Generally speaking, you should not use rand() in C. The C standard doesn’t ask much of it. On some platforms, it could be decent, but on other platforms, it could be bad.
@ Ken
I know this now, but the last time anyone formally taught me anything about C was in high school!
Hmm, I’m certainly learning a lot here. I’ve been told before about the importance of writing models from scratch in other languages, and now I see that’s a sensible approach. Now it seems like I should be testing on multiple systems, too! There was a debate about whether to ask people submitting models to Evolang to provide code for reviewing – that would uncover some problems like this one. Still, it’s a bit scary releasing your code into the wild, a bit like knowing there are naked pictures of you on the internet.
I ran your R script with d = -1 (the inverse relationship you described, and the correlation was below the criterion 6% of the time. The distribution of correlations had a strong negative skew. Then I reran it again and got no correlations below the criterion and a strong positive skew.

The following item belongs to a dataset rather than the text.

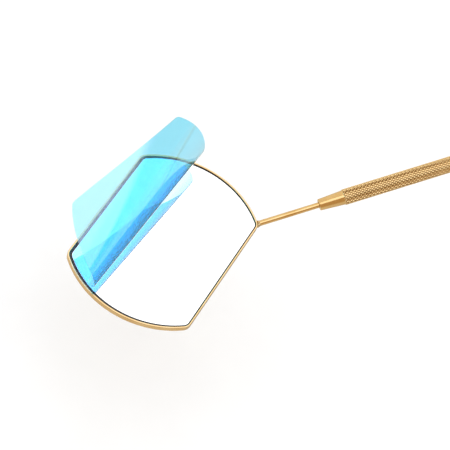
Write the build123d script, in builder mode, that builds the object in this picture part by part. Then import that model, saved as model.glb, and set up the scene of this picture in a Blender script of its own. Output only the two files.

Looking at the raw data, I noticed strong temporal autocorrelation, which is potentially a major problem.
Instead of looking at the correlation at each time step, re-run with more populations and only look at the correlation once (at the end of the run) after a random initialization.
Hao Ye: Cool – distributed open science at work! Yes, I was assuming that each datapoint was independent when in fact they rely heavily on the previous datapoint. Still, it looks like the baseline is just a standard 5%.
I was wondering whether a more complex dynamic would introduce system-wide fluctuations in the model. That is, if the languages were spatially distributed and your langauge complexity relied on both the population size and the amount of contact with other communities, then you could get chaotic dynamics which could cause periods of correlations. If anyone is up for trying this, feel free – I have to get back to my EvoLang submission!